As the New Hampshire deadline neared, Clinton said: “I always thought he'd run, and I always thought he'd wait until the last minute. He waited long enough to see which way the wind was blowing.”

But among rank-and-file Democrats, the appetite was strong. Polls showed Cuomo rocketing to the top of the pack if he entered, and when Bush’s approval plummeted into the 40s in December, a trial heat put Cuomo within 5 points of the president.

That’s when it started to look like Cuomo was actually going to do it. The Monday of that deadline week, his team dispatched an emissary to the New Hampshire Statehouse to retrieve the necessary paperwork. The next day, New York’s top Republican, Sen. Alfonse D’Amato, paid a trip to Albany to ridicule Cuomo’s inability to reach a budget deal – and to preview what Republicans would say if he went ahead and ran. 

“The more I hear their attack,” Cuomo said, "the more enticing it becomes.”

By Thursday, there were stories about fundraising calls, out-of-state endorsements and rented office space in New Hampshire. On the day of the deadline, the New York Post quoted a top Cuomo aide saying, “It looks and smells like a go.” The Washington Post reported that “signs pointed to the governor becoming a candidate.” There was only one cable news channel back then, and throughout the day that Friday, CNN kept returning to a live shot of the idling plane. Any minute, Cuomo might board it, jet off to New Hampshire, and write his own chapter of history.

But it never moved, and by mid-afternoon it was clear that it wasn’t going to. When he faced the press, Cuomo stuck to his script about the budget. If there’d been a deal, he said, “I would travel to New Hampshire today and file my name as a candidate.” But that was – and still is – a hard one to swallow. With all of his pride and conviction, Cuomo never seemed like the kind of guy who’d farm out a decision like that to a bunch of opposition party state legislators.

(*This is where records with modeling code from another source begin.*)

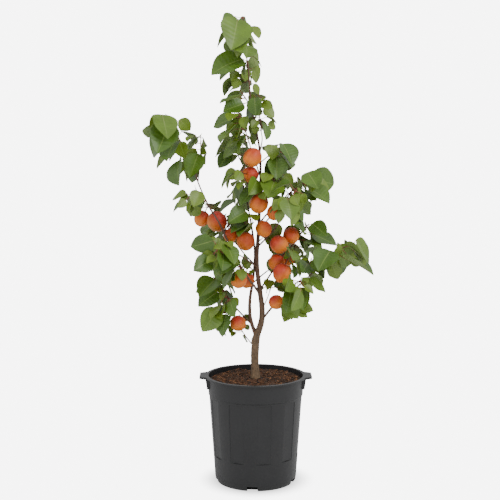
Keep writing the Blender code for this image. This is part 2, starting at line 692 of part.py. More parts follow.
def grow_mass(name, stems, clearance):
    """The leaves of a mass: each node's leaf is tried until it fits its space and touches nothing."""
    _, height, _, count, longest, per_node, space, seed = MASSES[name]
    path = stems[name][0]
    low, high = (np.array([side[k] for side in space]) * CM for k in (0, 1))
    rng = np.random.default_rng(seed)
    phase = rng.uniform(0, 2 * math.pi)
    nodes = math.ceil(count / per_node)
    first = 0.10 if height is None else 0.45
    grown = []
    for i in range(count):
        share = min(1.0, first + (1 - first) * (i // per_node) / max(1, nodes - 1))
        here, along = point_at(path, share), direction_at(path, share)
        for draw in rng.uniform(size=(TRIES, 8)):
            leaf = shape_leaf(draw, phase + i * GOLDEN_TURN, here, along, longest * CM)
            leaf["owner"] = name
            ring = blade_points(leaf, BOX_U, BOX_V)
            if ((ring > low) & (ring < high)).all() and clearance.place(leaf):
                grown.append(leaf)
                break
    return grown


def link(name, mesh, collection, material=None):
    made = bpy.data.objects.new(name, mesh)
    collection.objects.link(made)
    if material is not None:
        made.data.materials.clear()
        made.data.materials.append(material)
    return made


def evaluated_mesh(item):
    bpy.context.view_layer.update()
    graph = bpy.context.evaluated_depsgraph_get()
    return bpy.data.meshes.new_from_object(item.evaluated_get(graph))


def weld(mesh, distance=1e-6):
    shape = bmesh.new()
    shape.from_mesh(mesh)
    bmesh.ops.remove_doubles(shape, verts=shape.verts, dist=distance)
    bmesh.ops.recalc_face_normals(shape, faces=shape.faces)
    shape.to_mesh(mesh)
    shape.free()


def tube(name, route, radii, resolution, collection):
    """A tapering limb: a poly curve with a round bevel and filled caps, made a mesh and welded.

    Resolution 0, 1, 2 and 3 give 4, 6, 8 and 10 sides.
    """
    curve = bpy.data.curves.new(name + "_curve", "CURVE")
    curve.dimensions = "3D"
    curve.bevel_depth = 1.0
    curve.bevel_resolution = resolution
    curve.use_fill_caps = True
    curve.twist_mode = "MINIMUM"
    line = curve.splines.new("POLY")
    line.points.add(len(route) - 1)
    for knot, place, radius in zip(line.points, route, radii):
        knot.co = (*place, 1.0)
        knot.radius = radius
    guide = bpy.data.objects.new(name + "_guide", curve)
    collection.objects.link(guide)
    mesh = evaluated_mesh(guide)
    bpy.data.objects.remove(guide, do_unlink=True)
    weld(mesh)
    return link(name, mesh, collection)


def leaf_solid(leaf, collection):
    """A leaf as one loft of four-cornered sections: stalk root, blade foot, two stations and the tip."""
    root, base = leaf["stalk"][0] - leaf["along"] * leaf["sink"], leaf["base"]
    thick = BLADE_THICKNESS * leaf["length"] / 2
    stalk = unit(base - root)
    sections = []
    for place, onward, width in ((root, stalk, STALK_RADIUS), (base, unit(stalk + leaf["axis"]), FOOT_WIDTH)):
        side = unit(leaf["side"] - onward * float(leaf["side"] @ onward))
        wide, deep = side * width, cross(side, onward) * STALK_RADIUS
        sections.append([place - wide, place + deep, place + wide, place - deep])
    for u in SOLID_STATIONS:
        left, middle, right = (blade_points(leaf, [u], [v])[0] for v in (-SOLID_WIDEN, 0.0, SOLID_WIDEN))
        sections.append([left, middle + thick * leaf["normal"], right, middle - thick * leaf["normal"]])
    tip = blade_points(leaf, [1.0], [0.0])[0]
    shape = bmesh.new()
    rings = [[shape.verts.new(p) for p in section] for section in sections]
    point = shape.verts.new(tip)
    shape.faces.new(rings[0])
    for near, far in zip(rings[:-1], rings[1:]):
        for k in range(4):
            shape.faces.new((near[k], near[(k + 1) % 4], far[(k + 1) % 4], far[k]))
    for k in range(4):
        shape.faces.new((rings[-1][k], rings[-1][(k + 1) % 4], point))
    bmesh.ops.triangulate(shape, faces=shape.faces)
    bmesh.ops.recalc_face_normals(shape, faces=shape.faces)
    mesh = bpy.data.meshes.new("leaf")
    shape.to_mesh(mesh)
    shape.free()
    return link("leaf", mesh, collection)


def ball(centre, radius, collection):
    """An apricot: a ball a little narrower across its seam."""
    shape = bmesh.new()
    bmesh.ops.create_icosphere(shape, subdivisions=2, radius=radius)
    bmesh.ops.scale(shape, vec=Vector((1.0, 0.95, 1.0)), verts=shape.verts)
    bmesh.ops.translate(shape, vec=Vector(centre), verts=shape.verts)
    mesh = bpy.data.meshes.new("apricot")
    shape.to_mesh(mesh)
    shape.free()
    return link("apricot", mesh, collection)


def boolean(item, other, operation, solver="EXACT"):
    """Joins or cuts item with an object or a whole collection, and applies it."""
    step = item.modifiers.new("shape", "BOOLEAN")
    step.operation = operation
    step.solver = solver
    if isinstance(other, bpy.types.Collection):
        step.operand_type = "COLLECTION"
        step.collection = other
    else:
        step.object = other
    mesh = evaluated_mesh(item)
    item.modifiers.clear()
    old = item.data
    item.data = mesh
    bpy.data.meshes.remove(old)


def shells(shape):
    """The connected groups of faces of a bmesh, with the volume that each encloses."""
    seen, groups = set(), []
    for seed in shape.faces:
        if seed.index in seen:
            continue
        stack, group = [seed], []
        seen.add(seed.index)
        while stack:
            face = stack.pop()
            group.append(face)
            for edge in face.edges:
                for near in edge.link_faces:
                    if near.index not in seen:
                        seen.add(near.index)
                        stack.append(near)
        volume = 0.0
        for face in group:
            corners = [v.co for v in face.verts]
            for k in range(1, len(corners) - 1):
                volume += corners[0].dot(corners[k].cross(corners[k + 1])) / 6
        groups.append((volume, group))
    return groups


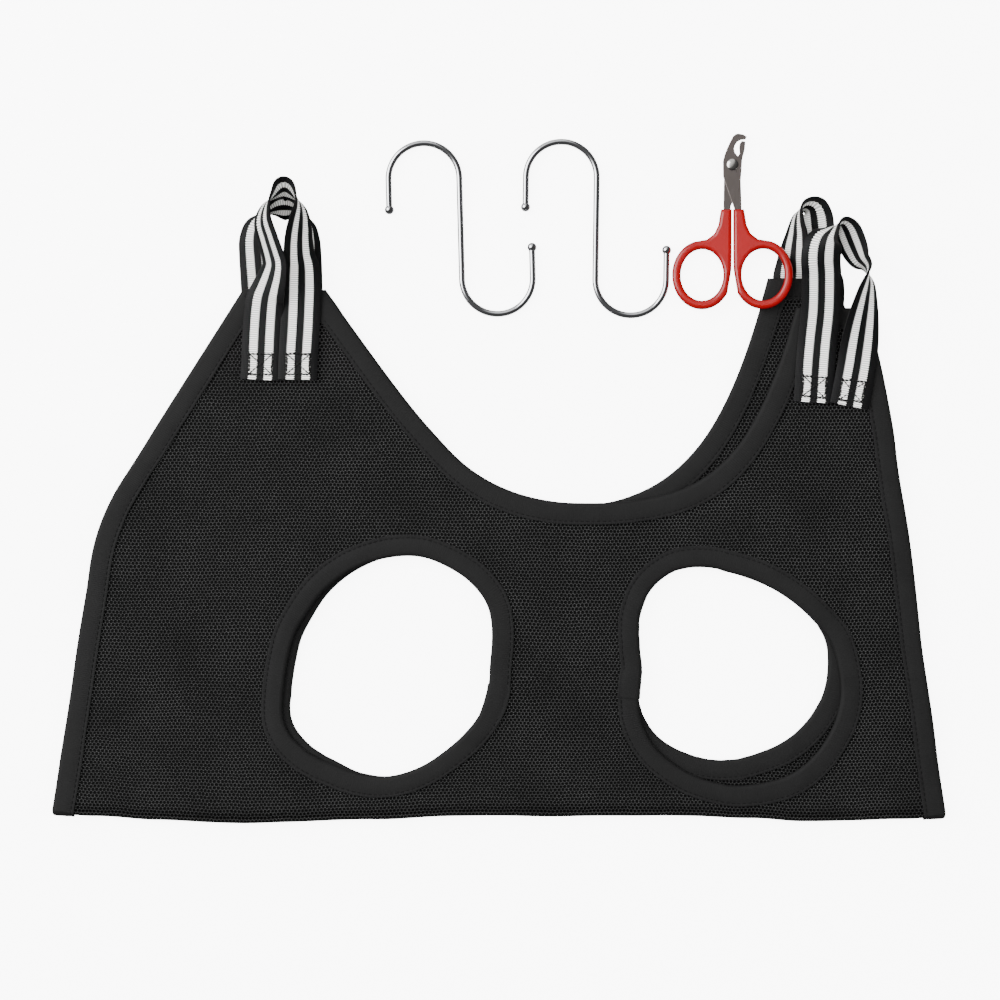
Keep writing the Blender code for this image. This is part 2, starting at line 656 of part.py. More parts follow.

Not that a truly satisfactory explanation has emerged these past 23 years. It remains one of those great conversation-starting what ifs? What if Cuomo had run? Would he have dominated the Democratic field and dethroned a weakened Bush? Or maybe that chronic indecision would have translated into a dysfunctional candidacy that would have wilted under a level of scrutiny Cuomo had never before faced? (My own guess is that Cuomo would have won the nomination, if only because his presence would have dramatically altered how Democrats would have interpreted the subsequent Gennifer Flowers/Bill Clinton scandal – a scandal in which Cuomo’s name played a role. But that’s another column for another day.)

The theory I ultimately gravitate toward is that Mario Cuomo was attracted to the nobility of a lost cause. In 1977, he ran for mayor stoically voicing opposition to capital punishment even as the Son of Sam terrorized New York City. In 1984 at the Democratic convention, his keynote address served as a valentine to the New Deal in liberalism’s darkest hour. This is a man who could have looked at all those Democrats running away from George H.W. Bush and his 90% approval rating and decided that maybe this was a race that needed him. And this is a man who, upon realizing that he might actually win, could just as easily have decided he didn’t want the trouble.